• **Written exercise**: Find each line that has the string "data" and give the total, with nothing else.

[START OF Records provided]

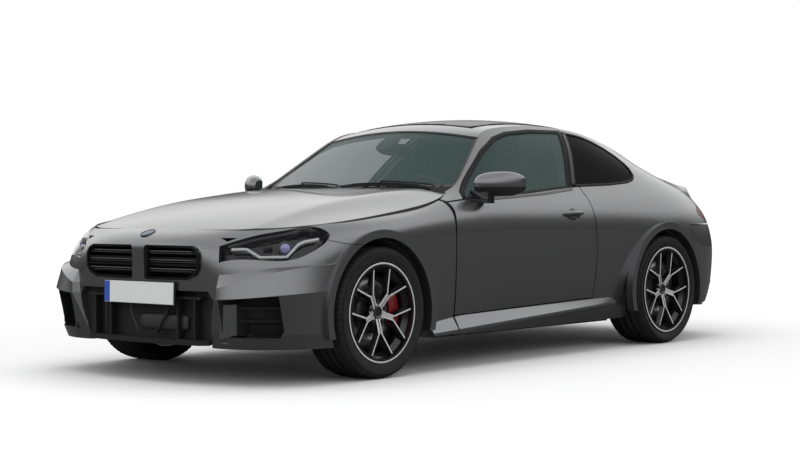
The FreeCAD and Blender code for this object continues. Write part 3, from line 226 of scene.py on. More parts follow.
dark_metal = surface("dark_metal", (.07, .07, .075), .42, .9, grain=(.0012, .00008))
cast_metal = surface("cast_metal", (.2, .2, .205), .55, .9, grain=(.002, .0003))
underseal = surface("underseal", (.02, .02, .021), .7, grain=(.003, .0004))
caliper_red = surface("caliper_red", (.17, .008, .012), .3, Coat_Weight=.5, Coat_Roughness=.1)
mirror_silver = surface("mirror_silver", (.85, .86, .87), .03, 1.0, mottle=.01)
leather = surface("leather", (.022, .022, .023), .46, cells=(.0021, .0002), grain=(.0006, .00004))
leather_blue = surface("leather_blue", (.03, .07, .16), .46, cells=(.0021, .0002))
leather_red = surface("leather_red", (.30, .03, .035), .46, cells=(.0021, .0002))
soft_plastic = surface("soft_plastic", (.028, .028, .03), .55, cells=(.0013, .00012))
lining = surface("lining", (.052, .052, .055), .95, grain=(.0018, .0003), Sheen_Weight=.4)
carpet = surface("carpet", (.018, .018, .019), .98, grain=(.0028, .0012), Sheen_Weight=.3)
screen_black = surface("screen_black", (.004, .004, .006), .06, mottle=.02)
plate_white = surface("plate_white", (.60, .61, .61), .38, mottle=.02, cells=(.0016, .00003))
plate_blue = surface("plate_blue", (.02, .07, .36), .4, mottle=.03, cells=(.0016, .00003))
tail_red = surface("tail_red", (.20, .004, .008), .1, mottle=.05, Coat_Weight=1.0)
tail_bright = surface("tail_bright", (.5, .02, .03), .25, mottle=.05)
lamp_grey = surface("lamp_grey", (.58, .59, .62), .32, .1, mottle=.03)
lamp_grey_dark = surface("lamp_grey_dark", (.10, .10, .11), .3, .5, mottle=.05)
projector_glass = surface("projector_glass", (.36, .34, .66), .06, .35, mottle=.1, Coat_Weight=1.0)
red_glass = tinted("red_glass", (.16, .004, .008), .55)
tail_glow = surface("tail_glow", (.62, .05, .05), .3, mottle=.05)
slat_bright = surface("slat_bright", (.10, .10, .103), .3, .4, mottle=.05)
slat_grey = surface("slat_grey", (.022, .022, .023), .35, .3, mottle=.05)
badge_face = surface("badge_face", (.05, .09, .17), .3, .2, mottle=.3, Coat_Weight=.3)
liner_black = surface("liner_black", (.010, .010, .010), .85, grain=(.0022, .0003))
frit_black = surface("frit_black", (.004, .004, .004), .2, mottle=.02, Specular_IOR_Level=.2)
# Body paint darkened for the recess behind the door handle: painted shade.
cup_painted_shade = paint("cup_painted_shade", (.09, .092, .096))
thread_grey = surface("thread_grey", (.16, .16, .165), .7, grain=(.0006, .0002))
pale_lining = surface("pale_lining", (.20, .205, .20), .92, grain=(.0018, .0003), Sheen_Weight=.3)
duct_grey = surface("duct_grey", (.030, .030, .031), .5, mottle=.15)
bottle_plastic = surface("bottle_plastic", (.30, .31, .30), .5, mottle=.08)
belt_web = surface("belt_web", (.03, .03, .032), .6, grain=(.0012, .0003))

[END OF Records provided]
[START OF Records provided]

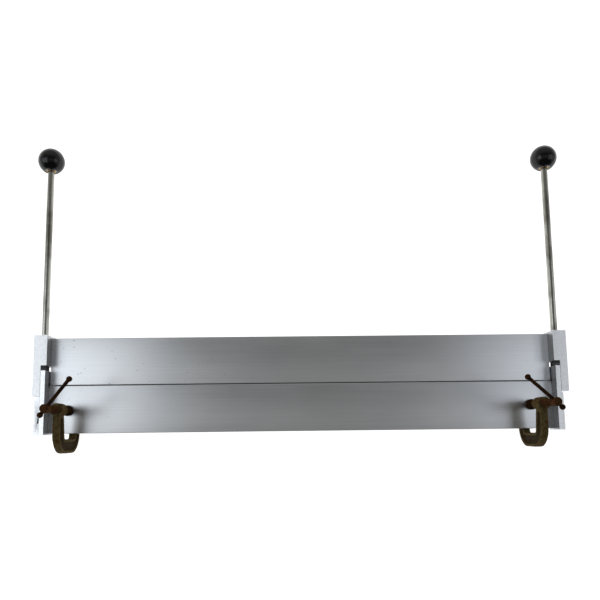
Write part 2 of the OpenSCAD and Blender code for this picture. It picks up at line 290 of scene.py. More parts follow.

[END OF Records provided]
[START OF Records provided]

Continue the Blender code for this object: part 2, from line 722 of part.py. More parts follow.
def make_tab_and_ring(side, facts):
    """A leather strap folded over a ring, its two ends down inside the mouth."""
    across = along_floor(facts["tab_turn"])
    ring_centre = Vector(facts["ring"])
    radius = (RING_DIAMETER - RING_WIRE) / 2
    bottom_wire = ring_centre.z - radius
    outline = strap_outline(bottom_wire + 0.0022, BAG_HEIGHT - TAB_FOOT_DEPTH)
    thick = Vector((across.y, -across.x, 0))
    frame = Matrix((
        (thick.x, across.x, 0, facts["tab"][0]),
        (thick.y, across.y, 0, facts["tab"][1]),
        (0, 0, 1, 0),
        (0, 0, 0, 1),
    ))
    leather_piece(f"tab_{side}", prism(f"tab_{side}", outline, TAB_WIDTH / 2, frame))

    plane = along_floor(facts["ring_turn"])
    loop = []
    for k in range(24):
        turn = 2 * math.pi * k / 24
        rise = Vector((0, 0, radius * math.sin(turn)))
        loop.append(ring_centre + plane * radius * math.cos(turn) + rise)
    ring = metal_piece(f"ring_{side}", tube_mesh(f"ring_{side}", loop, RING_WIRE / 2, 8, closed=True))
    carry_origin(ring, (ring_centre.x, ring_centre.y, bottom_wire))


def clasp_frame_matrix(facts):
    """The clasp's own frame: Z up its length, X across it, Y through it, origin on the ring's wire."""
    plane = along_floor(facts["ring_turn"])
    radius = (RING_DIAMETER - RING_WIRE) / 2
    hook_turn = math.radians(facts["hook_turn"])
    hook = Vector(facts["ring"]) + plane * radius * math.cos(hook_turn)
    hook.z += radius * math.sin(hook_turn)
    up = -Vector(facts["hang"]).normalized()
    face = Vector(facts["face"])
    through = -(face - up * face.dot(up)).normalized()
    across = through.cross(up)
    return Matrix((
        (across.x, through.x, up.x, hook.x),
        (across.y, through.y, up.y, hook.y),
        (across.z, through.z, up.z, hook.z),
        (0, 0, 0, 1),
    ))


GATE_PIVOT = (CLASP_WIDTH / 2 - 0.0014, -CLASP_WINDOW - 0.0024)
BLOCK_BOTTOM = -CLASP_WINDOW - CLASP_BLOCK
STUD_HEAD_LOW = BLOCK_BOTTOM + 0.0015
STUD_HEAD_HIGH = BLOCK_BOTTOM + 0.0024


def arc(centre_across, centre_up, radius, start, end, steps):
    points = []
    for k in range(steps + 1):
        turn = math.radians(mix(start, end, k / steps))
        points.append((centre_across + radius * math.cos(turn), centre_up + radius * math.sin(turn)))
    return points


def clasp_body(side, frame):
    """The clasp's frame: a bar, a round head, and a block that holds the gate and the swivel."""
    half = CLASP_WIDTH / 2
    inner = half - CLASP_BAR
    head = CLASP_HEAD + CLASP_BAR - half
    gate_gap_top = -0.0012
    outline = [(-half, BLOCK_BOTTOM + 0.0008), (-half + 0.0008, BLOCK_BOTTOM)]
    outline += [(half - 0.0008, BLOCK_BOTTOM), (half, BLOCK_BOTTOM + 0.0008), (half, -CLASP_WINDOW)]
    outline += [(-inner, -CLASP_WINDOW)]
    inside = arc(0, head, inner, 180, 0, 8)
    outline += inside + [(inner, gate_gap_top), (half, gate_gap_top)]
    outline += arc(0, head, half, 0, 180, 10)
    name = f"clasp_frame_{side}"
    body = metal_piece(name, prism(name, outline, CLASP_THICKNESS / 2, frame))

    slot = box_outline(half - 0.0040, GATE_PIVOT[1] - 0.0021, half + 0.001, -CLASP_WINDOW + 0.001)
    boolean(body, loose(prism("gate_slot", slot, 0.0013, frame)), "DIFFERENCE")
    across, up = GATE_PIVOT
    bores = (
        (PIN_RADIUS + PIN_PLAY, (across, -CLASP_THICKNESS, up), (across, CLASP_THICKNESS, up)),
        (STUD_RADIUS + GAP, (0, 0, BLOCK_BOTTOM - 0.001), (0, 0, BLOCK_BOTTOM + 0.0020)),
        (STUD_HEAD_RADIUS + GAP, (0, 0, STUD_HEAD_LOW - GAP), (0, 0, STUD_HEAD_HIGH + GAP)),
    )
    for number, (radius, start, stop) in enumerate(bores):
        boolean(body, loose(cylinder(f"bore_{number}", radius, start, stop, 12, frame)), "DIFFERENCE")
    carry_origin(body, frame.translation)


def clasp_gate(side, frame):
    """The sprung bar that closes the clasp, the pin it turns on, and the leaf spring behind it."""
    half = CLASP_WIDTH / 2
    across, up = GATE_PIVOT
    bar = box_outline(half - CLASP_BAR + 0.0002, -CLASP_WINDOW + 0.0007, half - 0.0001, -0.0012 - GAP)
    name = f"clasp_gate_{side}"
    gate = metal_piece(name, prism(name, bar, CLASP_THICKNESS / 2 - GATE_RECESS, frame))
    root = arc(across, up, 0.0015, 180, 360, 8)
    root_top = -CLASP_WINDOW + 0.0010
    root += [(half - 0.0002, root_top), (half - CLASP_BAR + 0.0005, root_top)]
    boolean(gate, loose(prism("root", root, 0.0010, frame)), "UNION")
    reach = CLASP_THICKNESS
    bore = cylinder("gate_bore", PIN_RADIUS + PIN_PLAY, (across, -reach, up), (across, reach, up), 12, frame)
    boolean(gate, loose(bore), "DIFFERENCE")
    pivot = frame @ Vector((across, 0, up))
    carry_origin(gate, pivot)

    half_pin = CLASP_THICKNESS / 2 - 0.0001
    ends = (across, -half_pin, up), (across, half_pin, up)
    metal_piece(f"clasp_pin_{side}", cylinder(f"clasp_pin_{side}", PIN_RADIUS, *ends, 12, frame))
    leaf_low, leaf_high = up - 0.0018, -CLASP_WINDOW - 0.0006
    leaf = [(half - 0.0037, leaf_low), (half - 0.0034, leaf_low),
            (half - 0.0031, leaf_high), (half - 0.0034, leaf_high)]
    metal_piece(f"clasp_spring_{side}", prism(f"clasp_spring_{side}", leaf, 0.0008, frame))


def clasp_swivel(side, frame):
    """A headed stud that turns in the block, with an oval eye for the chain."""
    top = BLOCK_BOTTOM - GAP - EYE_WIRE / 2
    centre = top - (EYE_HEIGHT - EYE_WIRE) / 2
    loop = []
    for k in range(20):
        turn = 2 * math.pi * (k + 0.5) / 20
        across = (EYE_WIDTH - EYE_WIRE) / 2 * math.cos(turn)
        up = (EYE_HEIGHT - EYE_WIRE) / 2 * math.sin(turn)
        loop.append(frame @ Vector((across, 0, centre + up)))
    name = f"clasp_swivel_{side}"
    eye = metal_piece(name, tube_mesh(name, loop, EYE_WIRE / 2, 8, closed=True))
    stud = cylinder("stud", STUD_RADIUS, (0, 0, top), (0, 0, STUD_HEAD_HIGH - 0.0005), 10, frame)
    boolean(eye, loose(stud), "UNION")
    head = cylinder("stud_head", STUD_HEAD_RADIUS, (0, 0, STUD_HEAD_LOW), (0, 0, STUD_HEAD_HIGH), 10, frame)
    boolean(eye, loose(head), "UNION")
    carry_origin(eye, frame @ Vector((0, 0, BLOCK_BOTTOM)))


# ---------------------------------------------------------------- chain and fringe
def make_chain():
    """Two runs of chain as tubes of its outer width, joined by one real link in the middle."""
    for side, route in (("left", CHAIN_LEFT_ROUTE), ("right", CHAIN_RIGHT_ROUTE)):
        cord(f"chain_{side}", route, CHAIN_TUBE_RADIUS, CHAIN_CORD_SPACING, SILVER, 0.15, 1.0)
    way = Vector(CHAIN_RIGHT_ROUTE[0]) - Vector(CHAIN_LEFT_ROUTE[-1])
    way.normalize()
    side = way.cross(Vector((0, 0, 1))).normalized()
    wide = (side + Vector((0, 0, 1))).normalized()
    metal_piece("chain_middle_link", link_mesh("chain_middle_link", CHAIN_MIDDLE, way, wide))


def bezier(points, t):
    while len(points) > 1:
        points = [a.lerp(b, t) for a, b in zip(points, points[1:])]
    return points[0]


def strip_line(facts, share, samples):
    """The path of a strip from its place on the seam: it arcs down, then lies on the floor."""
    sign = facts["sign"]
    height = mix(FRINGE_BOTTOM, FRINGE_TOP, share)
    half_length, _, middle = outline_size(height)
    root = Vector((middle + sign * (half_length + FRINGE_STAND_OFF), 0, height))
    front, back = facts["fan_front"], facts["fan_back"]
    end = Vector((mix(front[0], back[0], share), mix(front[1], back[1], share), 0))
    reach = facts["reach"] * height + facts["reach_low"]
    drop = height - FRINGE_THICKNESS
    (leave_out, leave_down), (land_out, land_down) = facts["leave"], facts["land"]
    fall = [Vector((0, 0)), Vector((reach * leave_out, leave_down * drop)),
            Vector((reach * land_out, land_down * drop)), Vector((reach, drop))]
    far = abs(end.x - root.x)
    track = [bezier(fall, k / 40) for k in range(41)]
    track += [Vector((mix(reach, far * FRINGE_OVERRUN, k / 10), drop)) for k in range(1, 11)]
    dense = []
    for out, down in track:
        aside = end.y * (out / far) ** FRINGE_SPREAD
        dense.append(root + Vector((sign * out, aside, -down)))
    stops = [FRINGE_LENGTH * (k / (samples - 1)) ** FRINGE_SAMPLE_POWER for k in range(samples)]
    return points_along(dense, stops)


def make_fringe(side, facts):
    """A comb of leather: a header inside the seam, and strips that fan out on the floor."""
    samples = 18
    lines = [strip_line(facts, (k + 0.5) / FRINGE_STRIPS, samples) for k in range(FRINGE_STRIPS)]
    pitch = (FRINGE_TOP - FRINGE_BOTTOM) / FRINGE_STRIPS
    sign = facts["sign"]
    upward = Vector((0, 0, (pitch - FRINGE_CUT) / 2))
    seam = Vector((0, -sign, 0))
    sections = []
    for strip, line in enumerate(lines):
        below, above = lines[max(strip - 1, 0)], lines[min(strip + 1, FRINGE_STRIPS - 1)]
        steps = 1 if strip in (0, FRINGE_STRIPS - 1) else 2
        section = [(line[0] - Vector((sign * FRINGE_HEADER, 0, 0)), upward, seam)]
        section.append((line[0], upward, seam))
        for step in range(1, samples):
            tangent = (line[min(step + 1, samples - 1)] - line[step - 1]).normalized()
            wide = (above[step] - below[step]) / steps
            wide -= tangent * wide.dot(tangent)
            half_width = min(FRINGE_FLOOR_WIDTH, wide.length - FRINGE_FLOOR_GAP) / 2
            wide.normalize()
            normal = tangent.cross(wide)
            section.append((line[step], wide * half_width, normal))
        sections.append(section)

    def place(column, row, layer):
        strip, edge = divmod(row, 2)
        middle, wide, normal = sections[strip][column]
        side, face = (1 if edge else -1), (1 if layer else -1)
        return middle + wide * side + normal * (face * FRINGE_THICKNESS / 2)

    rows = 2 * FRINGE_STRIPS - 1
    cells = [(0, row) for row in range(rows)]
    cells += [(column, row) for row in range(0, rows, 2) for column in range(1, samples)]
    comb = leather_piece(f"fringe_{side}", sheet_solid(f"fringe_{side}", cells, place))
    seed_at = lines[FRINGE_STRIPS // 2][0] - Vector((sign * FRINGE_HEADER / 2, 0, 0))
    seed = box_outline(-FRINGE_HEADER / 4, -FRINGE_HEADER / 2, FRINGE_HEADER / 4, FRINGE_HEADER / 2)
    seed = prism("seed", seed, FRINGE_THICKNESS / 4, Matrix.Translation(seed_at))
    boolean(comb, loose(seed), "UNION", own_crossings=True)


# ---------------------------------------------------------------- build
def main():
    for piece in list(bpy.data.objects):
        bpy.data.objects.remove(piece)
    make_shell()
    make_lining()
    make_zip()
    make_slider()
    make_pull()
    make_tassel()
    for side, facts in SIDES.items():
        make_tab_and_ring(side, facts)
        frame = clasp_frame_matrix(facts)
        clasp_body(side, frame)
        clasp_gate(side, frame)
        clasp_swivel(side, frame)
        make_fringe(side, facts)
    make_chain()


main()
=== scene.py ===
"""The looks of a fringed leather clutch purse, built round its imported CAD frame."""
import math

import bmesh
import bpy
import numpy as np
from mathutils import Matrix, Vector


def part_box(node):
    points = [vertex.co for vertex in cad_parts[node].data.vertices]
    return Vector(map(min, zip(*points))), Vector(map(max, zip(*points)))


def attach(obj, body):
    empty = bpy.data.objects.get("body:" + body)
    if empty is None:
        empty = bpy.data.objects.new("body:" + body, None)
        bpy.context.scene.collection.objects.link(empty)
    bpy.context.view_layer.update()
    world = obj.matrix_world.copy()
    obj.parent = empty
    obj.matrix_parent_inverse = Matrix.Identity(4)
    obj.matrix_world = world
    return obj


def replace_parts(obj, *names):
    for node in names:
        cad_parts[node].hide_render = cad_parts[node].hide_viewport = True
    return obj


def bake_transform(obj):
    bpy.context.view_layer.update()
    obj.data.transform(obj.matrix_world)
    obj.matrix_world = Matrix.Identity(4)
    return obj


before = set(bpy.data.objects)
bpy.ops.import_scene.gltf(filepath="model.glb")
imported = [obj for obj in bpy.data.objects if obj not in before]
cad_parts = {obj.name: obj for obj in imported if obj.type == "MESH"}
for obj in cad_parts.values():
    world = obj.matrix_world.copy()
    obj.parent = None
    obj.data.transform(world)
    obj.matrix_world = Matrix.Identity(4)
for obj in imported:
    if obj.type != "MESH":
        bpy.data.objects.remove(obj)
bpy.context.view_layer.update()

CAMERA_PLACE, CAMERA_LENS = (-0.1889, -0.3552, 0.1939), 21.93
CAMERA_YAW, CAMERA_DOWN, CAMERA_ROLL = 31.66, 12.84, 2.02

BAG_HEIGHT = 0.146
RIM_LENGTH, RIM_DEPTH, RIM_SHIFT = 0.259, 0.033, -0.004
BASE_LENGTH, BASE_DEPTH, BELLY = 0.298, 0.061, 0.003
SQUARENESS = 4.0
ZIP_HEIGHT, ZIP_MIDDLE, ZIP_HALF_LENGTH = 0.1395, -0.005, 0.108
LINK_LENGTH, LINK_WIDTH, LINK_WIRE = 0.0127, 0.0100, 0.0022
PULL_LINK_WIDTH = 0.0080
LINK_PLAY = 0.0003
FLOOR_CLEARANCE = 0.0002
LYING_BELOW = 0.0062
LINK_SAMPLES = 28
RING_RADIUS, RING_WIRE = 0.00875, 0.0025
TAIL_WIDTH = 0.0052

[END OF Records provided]

• **Answer to this exercise**: 10